Provided material
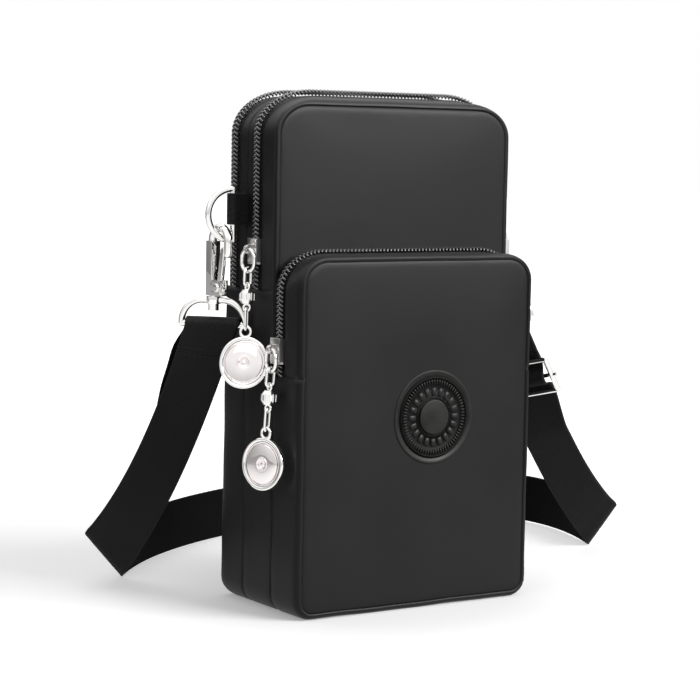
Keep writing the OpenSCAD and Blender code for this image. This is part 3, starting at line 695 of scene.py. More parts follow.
def plain_copy(name, source):
    """The evaluated shape of an object as a new plain mesh object. The source is removed."""
    bpy.context.view_layer.update()
    shape = source.evaluated_get(bpy.context.evaluated_depsgraph_get())
    mesh = bpy.data.meshes.new_from_object(shape)
    mesh.name = name
    bpy.data.objects.remove(source)
    return add_mesh(name, mesh)


def grown(name, mesh, tree, **values):
    """Runs a tree on a mesh with its inputs set by name, and keeps the result as plain mesh."""
    seed = add_object(name + "_seed", mesh)
    modifier = seed.modifiers.new("pieces", "NODES")
    modifier.node_group = tree
    for socket in tree.interface.items_tree:
        if socket.in_out == "INPUT" and socket.name in values:
            modifier[socket.identifier] = values[socket.name]
    return plain_copy(name, seed)


def join_meshes(name, things):
    """Joins plain mesh objects at the origin into one."""
    shape = bmesh.new()
    for thing in things:
        shape.from_mesh(thing.data)
        bpy.data.objects.remove(thing)
    mesh = bpy.data.meshes.new(name)
    shape.to_mesh(mesh)
    shape.free()
    return add_mesh(name, mesh)


# %% [markdown]
# For a zip the points lie on a line, resampled to the pitch. A loop's Z axis follows the line,
# and its X axis is turned outwards with the cross product of the line's direction and the
# depth of the pouch.
# %% A node tree that sets pieces along a line
def row_tree(name):
    tree, given, result = piece_tree(name, ("Pitch", "Float"))
    line = tree.nodes.new("GeometryNodeMeshToCurve")
    even = tree.nodes.new("GeometryNodeResampleCurve")
    even.mode = "LENGTH"
    tangent = tree.nodes.new("GeometryNodeInputTangent").outputs[0]
    outward = tree.nodes.new("ShaderNodeVectorMath")
    outward.operation = "CROSS_PRODUCT"
    outward.inputs[1].default_value = (0, 1, 0)
    tree.links.new(given.outputs["Geometry"], line.inputs["Mesh"])
    tree.links.new(line.outputs["Curve"], even.inputs["Curve"])
    tree.links.new(given.outputs["Pitch"], even.inputs["Length"])
    tree.links.new(tangent, outward.inputs[0])
    facing = aligned(tree, "X", outward.outputs[0], aligned(tree, "Z", tangent))
    return stand_on(tree, given, result, even.outputs["Curve"], facing)


ROW = row_tree("pieces_along_a_line")


def row_of(name, points, piece, pitch, finish):
    """A line of points with one piece at every pitch."""
    mesh = bpy.data.meshes.new(name + "_line")
    mesh.from_pydata([tuple(p) for p in points], [(i, i + 1) for i in range(len(points) - 1)], [])
    return grown(name, mesh, ROW, Piece=piece, Pitch=pitch, Finish=finish)


# %% Coils along the three zips
COIL_IN = {"pocket": 0.3 * MM, "main": -0.1 * MM, "rear": -0.1 * MM}
for which, (runs, whole, *_rest) in COMPARTMENTS.items():
    left = length_to(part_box(which + "_zip_coil")[0].z)
    middle, inwards = coil_y(which), COIL_IN[which]
    rows = []
    for side, offset in ((-1, COIL_PITCH / 2), (1, 0)):
        line = []
        for _, i, share in stations(runs, left + offset, whole - left, STEP / 2):
            (x, z), (ox, oz) = place(runs[i], share)
            line.append((x - inwards * ox, middle, z - inwards * oz))
        rows.append(row_of(f"{which}_row_{side}", line, loops[side], COIL_PITCH, COIL))
    coil = join_meshes(which + "_coil_loops", rows)
    finish_piece(coil, "pouch", COIL, "coil", which + "_zip_coil")
    print(which, "coil faces", len(coil.data.polygons))
for bead in loops.values():
    bpy.data.objects.remove(bead)

# %% [markdown]
# ## The padded faces
# Front and back are foam under coated nylon: flat across the middle, crowned a little, and
# drawn down at the seam. A grid whose rows follow the corners gives clean quads. A short cloth
# simulation with its rim held lets the cloth find its own crown. The cloth under the badge is
# held too, as the badge is stitched down on it.
# %% Grid of a rounded panel
NEAR_EDGE = (0, 0.35, 0.8, 1.4, 2.2, 3.4, 5.0, 7.0, 9.5, 12.5, 16.0, 20.0)
GRID = 4 * MM
CROWN, CROWN_REACH = 0.3 * MM, 9 * MM
RISE, RISE_REACH = 1.15 * MM, 0.9 * MM


def graded(low, high):
    """Places between two edges, close together near each and even between."""
    near = [n * MM for n in NEAR_EDGE]
    inner = (high - near[-1]) - (low + near[-1])
    steps = max(1, round(inner / GRID))
    middle = [low + near[-1] + inner * i / steps for i in range(1, steps)]
    return [low + n for n in near] + middle + [high - n for n in reversed(near)]


def straight_half(z, height, box):
    """Half of an outline's width at a height, without its corners."""
    corner, side, top, base, lean, _ = box
    low, high = base + foot_radius(box), height - top - corner
    return HALF_W - side - lean * clamped((z - low) / (high - low))


def edge_distance(x, z, height, box):
    """How far a point inside an outline lies from it."""
    corner, _, top, base, _, stretch = box
    upper = z > height / 2
    radius = corner if upper else foot_radius(box)
    across = radius * (stretch if upper else 1)
    gap_x = straight_half(z, height, box) - abs(x)
    gap_z = height - top - z if upper else z - base
    if gap_x < across and gap_z < radius:
        return max(0.0, radius * (1 - math.hypot(1 - gap_x / across, 1 - gap_z / radius)))
    return min(gap_x, gap_z)


def panel_half(z, height, box):
    """Half of an outline's width at a height."""
    corner, _, top, base, _, stretch = box
    foot = foot_radius(box)
    half = straight_half(z, height, box)
    corners = ((corner, corner * stretch, z - (height - top - corner)), (foot, foot, base + foot - z))
    for radius, across, rise in corners:
        if rise > 0:
            half -= across * (1 - math.sqrt(max(0.0, 1 - min(1.0, rise / radius) ** 2)))
    return half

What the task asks
Output the listing above word for word.

Full output
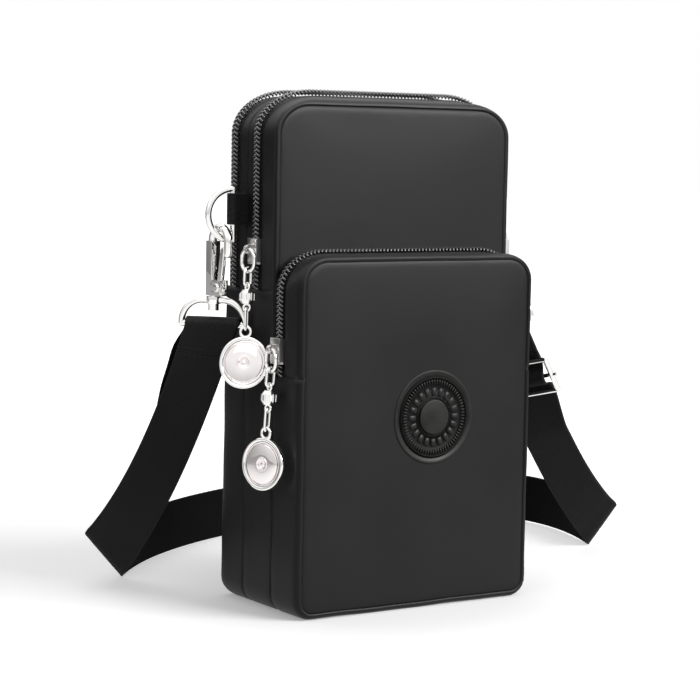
Keep writing the OpenSCAD and Blender code for this image. This is part 3, starting at line 695 of scene.py. More parts follow.
def plain_copy(name, source):
    """The evaluated shape of an object as a new plain mesh object. The source is removed."""
    bpy.context.view_layer.update()
    shape = source.evaluated_get(bpy.context.evaluated_depsgraph_get())
    mesh = bpy.data.meshes.new_from_object(shape)
    mesh.name = name
    bpy.data.objects.remove(source)
    return add_mesh(name, mesh)


def grown(name, mesh, tree, **values):
    """Runs a tree on a mesh with its inputs set by name, and keeps the result as plain mesh."""
    seed = add_object(name + "_seed", mesh)
    modifier = seed.modifiers.new("pieces", "NODES")
    modifier.node_group = tree
    for socket in tree.interface.items_tree:
        if socket.in_out == "INPUT" and socket.name in values:
            modifier[socket.identifier] = values[socket.name]
    return plain_copy(name, seed)


def join_meshes(name, things):
    """Joins plain mesh objects at the origin into one."""
    shape = bmesh.new()
    for thing in things:
        shape.from_mesh(thing.data)
        bpy.data.objects.remove(thing)
    mesh = bpy.data.meshes.new(name)
    shape.to_mesh(mesh)
    shape.free()
    return add_mesh(name, mesh)


# %% [markdown]
# For a zip the points lie on a line, resampled to the pitch. A loop's Z axis follows the line,
# and its X axis is turned outwards with the cross product of the line's direction and the
# depth of the pouch.
# %% A node tree that sets pieces along a line
def row_tree(name):
    tree, given, result = piece_tree(name, ("Pitch", "Float"))
    line = tree.nodes.new("GeometryNodeMeshToCurve")
    even = tree.nodes.new("GeometryNodeResampleCurve")
    even.mode = "LENGTH"
    tangent = tree.nodes.new("GeometryNodeInputTangent").outputs[0]
    outward = tree.nodes.new("ShaderNodeVectorMath")
    outward.operation = "CROSS_PRODUCT"
    outward.inputs[1].default_value = (0, 1, 0)
    tree.links.new(given.outputs["Geometry"], line.inputs["Mesh"])
    tree.links.new(line.outputs["Curve"], even.inputs["Curve"])
    tree.links.new(given.outputs["Pitch"], even.inputs["Length"])
    tree.links.new(tangent, outward.inputs[0])
    facing = aligned(tree, "X", outward.outputs[0], aligned(tree, "Z", tangent))
    return stand_on(tree, given, result, even.outputs["Curve"], facing)


ROW = row_tree("pieces_along_a_line")


def row_of(name, points, piece, pitch, finish):
    """A line of points with one piece at every pitch."""
    mesh = bpy.data.meshes.new(name + "_line")
    mesh.from_pydata([tuple(p) for p in points], [(i, i + 1) for i in range(len(points) - 1)], [])
    return grown(name, mesh, ROW, Piece=piece, Pitch=pitch, Finish=finish)


# %% Coils along the three zips
COIL_IN = {"pocket": 0.3 * MM, "main": -0.1 * MM, "rear": -0.1 * MM}
for which, (runs, whole, *_rest) in COMPARTMENTS.items():
    left = length_to(part_box(which + "_zip_coil")[0].z)
    middle, inwards = coil_y(which), COIL_IN[which]
    rows = []
    for side, offset in ((-1, COIL_PITCH / 2), (1, 0)):
        line = []
        for _, i, share in stations(runs, left + offset, whole - left, STEP / 2):
            (x, z), (ox, oz) = place(runs[i], share)
            line.append((x - inwards * ox, middle, z - inwards * oz))
        rows.append(row_of(f"{which}_row_{side}", line, loops[side], COIL_PITCH, COIL))
    coil = join_meshes(which + "_coil_loops", rows)
    finish_piece(coil, "pouch", COIL, "coil", which + "_zip_coil")
    print(which, "coil faces", len(coil.data.polygons))
for bead in loops.values():
    bpy.data.objects.remove(bead)

# %% [markdown]
# ## The padded faces
# Front and back are foam under coated nylon: flat across the middle, crowned a little, and
# drawn down at the seam. A grid whose rows follow the corners gives clean quads. A short cloth
# simulation with its rim held lets the cloth find its own crown. The cloth under the badge is
# held too, as the badge is stitched down on it.
# %% Grid of a rounded panel
NEAR_EDGE = (0, 0.35, 0.8, 1.4, 2.2, 3.4, 5.0, 7.0, 9.5, 12.5, 16.0, 20.0)
GRID = 4 * MM
CROWN, CROWN_REACH = 0.3 * MM, 9 * MM
RISE, RISE_REACH = 1.15 * MM, 0.9 * MM


def graded(low, high):
    """Places between two edges, close together near each and even between."""
    near = [n * MM for n in NEAR_EDGE]
    inner = (high - near[-1]) - (low + near[-1])
    steps = max(1, round(inner / GRID))
    middle = [low + near[-1] + inner * i / steps for i in range(1, steps)]
    return [low + n for n in near] + middle + [high - n for n in reversed(near)]


def straight_half(z, height, box):
    """Half of an outline's width at a height, without its corners."""
    corner, side, top, base, lean, _ = box
    low, high = base + foot_radius(box), height - top - corner
    return HALF_W - side - lean * clamped((z - low) / (high - low))


def edge_distance(x, z, height, box):
    """How far a point inside an outline lies from it."""
    corner, _, top, base, _, stretch = box
    upper = z > height / 2
    radius = corner if upper else foot_radius(box)
    across = radius * (stretch if upper else 1)
    gap_x = straight_half(z, height, box) - abs(x)
    gap_z = height - top - z if upper else z - base
    if gap_x < across and gap_z < radius:
        return max(0.0, radius * (1 - math.hypot(1 - gap_x / across, 1 - gap_z / radius)))
    return min(gap_x, gap_z)


def panel_half(z, height, box):
    """Half of an outline's width at a height."""
    corner, _, top, base, _, stretch = box
    foot = foot_radius(box)
    half = straight_half(z, height, box)
    corners = ((corner, corner * stretch, z - (height - top - corner)), (foot, foot, base + foot - z))
    for radius, across, rise in corners:
        if rise > 0:
            half -= across * (1 - math.sqrt(max(0.0, 1 - min(1.0, rise / radius) ** 2)))
    return half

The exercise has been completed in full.